-- Listed records --
((
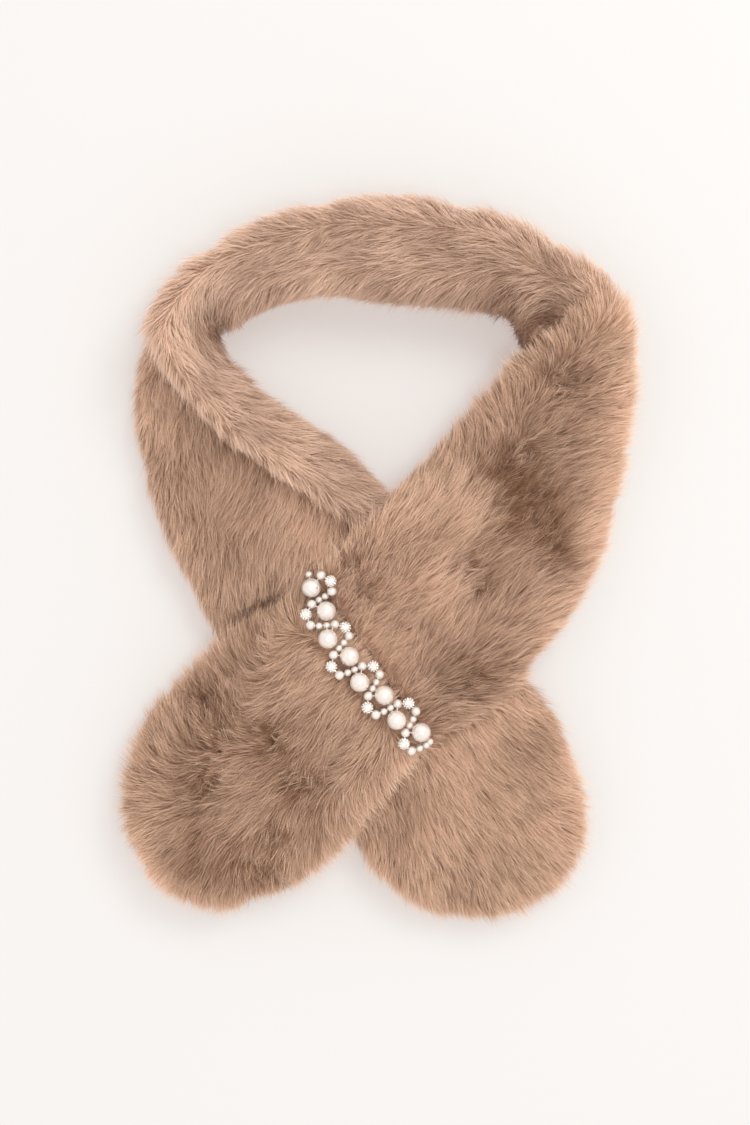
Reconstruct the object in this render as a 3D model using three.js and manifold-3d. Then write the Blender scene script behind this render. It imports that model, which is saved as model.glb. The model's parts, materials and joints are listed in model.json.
))
((
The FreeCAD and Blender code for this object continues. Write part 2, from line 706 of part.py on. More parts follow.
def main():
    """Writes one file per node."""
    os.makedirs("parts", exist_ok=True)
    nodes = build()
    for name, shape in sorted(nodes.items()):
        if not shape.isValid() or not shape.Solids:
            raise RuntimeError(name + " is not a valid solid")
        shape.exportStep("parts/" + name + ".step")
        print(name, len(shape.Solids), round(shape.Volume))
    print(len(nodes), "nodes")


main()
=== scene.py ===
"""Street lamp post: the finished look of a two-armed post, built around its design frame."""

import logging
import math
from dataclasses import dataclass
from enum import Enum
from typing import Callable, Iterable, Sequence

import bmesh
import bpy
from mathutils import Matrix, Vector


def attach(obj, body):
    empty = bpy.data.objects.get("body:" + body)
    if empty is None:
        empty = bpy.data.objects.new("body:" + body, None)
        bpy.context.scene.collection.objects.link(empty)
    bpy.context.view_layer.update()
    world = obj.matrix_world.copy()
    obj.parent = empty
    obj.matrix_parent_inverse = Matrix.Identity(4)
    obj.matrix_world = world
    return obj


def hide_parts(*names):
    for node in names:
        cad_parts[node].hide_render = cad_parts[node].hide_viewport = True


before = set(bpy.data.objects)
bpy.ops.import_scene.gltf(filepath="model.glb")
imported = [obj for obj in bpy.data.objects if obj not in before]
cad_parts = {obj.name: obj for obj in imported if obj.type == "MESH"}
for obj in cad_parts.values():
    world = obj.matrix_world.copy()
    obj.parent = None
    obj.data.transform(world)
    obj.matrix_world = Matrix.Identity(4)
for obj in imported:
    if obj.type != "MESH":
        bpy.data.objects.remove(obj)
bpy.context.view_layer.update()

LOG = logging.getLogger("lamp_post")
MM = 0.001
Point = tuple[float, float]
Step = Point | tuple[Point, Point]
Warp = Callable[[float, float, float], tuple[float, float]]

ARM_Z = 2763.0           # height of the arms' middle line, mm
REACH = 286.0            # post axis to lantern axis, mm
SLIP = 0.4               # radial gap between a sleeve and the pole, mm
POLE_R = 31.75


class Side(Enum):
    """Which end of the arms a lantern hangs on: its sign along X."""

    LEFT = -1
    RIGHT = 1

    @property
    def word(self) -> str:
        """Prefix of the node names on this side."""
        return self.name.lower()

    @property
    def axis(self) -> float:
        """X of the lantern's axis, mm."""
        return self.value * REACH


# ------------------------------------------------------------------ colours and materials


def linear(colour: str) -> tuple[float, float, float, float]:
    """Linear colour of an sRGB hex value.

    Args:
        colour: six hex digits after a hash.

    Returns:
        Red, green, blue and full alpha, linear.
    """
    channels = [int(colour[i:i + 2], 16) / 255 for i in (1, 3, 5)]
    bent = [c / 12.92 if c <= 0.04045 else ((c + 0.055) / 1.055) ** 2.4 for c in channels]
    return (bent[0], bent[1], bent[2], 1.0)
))
-- Written task --
State how many lines of the records above contain the word "None", and give only that number.

-- Exercise response --
3